EDD's Collection of Overpayments
The California Employment Development Department (EDD) is responsible for paying out Unemployment Insurance (UI), Disability Insurance (DI) and Paid Family Leave (PFL) benefits. However, if the EDD has determined that you or a loved one has been paid benefits that you were not entitled to, the department has the legal right to collect overpayment funds. Today, we’ll be covering how overpayment works and what you legally need to know.
What Are Overpayments?
A benefit overpayment is when the EDD determines that a claimant is not entitled to the benefits they have already received. Overpayment can occur for a variety of reasons, including that the department made an error while issuing the funds or the funds were fraudulently claimed.
When overpayments are discovered, the EDD will first issue a notice of overpayment demanding you repay the funds. If you do not work out a repayment plan or prove nothing is owed to the EDD, the department can aggressively move forward to collect the debt through a variety of means.
Methods of Collection for Overpayments
After a notice of overpayment is issued, you should immediately contact the EDD to discuss repayment options or provide legal proof that nothing is owed. If no effort is made to settle your debt, the EDD will take legal action and can collect the funds through a surprising number of means.
The multiple methods the EDD can utilize to collect overpayments include:
- Wage Garnishment — An order is sent to your employer to withhold a portion of your paycheck for repayment.
- Interception of Tax Returns — The Franchise Tax Board and IRS can withhold a portion or the entirety of your California state and federal income tax return.
- Levy on Bank Accounts — A court-ordered levy is placed on personal bank accounts instructing the bank to remit funds for repayment.
- Lien on Personal/Real Property— Personal and/or real property, such as your automobile or home, can be legally claimed until the overpayment amount is paid in full.
- Unemployment/Disability— Weekly monetary deductions from unemployment or disability benefits can be issued by the EDD.
- Lottery Winnings — The State Lottery is contacted and instructed to withhold all or a portion of any lottery winnings.
How the EDD moves forward to collect your overpayment will depend on the total amount owned and your current assets.

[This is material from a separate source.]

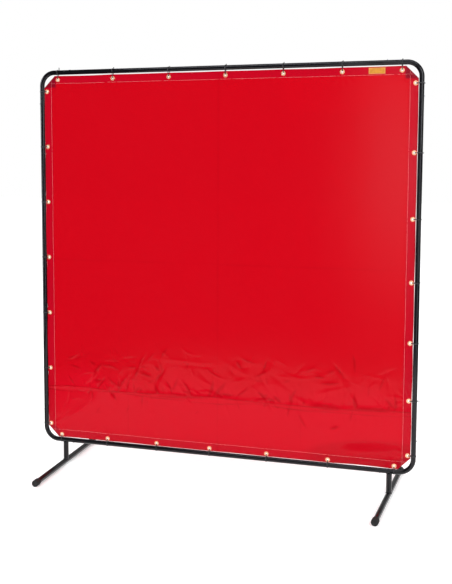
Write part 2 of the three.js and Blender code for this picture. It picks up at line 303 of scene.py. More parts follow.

Are There Limits on Collection?
While the extensive amount of methods the EDD can take to collect overpayments may be intimidating, there are limits to the amount of collection they can demand. Essentially, the Employment Development Department cannot reduce your income beyond your current living expenses. Though, a variety of factors can limit what the EDD may collect.
Fraud vs. Non-Fraud Debts
The EDD labels overpayments into two forms: fraud and non-fraud. An overpayment is considered fraud if the department discovers that you intentionally provided false information or withheld information when filing for benefits. Because this is a serious offense, criminal prosecution, a penalty of 30% of the total overpayment amount, and disqualification of benefits of up to 23 weeks can be issued.
An overpayment is labeled non-fraud if the EDD determines you were not eligible for the benefits you received, but no illegal activity was taken on your part. For instance, a non-fraud case could occur if you receive more than your allotted benefit amount due to an agency or employer error. If you were not responsible for the overpayment, you will receive a notice determining whether or not you must pay back the funds. If so, you must begin the repayment process as soon as possible.
Federal law limits how much of your paycheck can be withheld for overpayment. Because you are expected to be left with enough to satisfy your individual living expenses, the EDD may only garnish a maximum of 25% percent of your disposable earnings. If your wages have already been garnished due to defaulted child support payments, student loans, or unpaid taxes, the total wage garnishment of all debt cannot exceed 25%.
Statute of Limitations
While there is a strict statute of limitations for personal injury or criminal law, the limitations surrounding overpayment collection are much less harsh. According to the California State Constitution, debts owed to the State of California, such as unemployment benefits or disability benefits, become unenforceable after 30 years. In other words, the Employment Development Department has roughly 30 years from the time the benefits were paid to seek collection.
Final Thoughts on Overpayment Collection
If you or someone you love is receiving benefits they’re no longer eligible for, it’s imperative for you to take steps to prevent a future issue of overpayment.
You will need to contact the EDD if:
- You received payment from your employer.
- You returned to work either part-time or full time.
- You have recovered from disability.
- The claimant is now deceased and you need to report the date of death.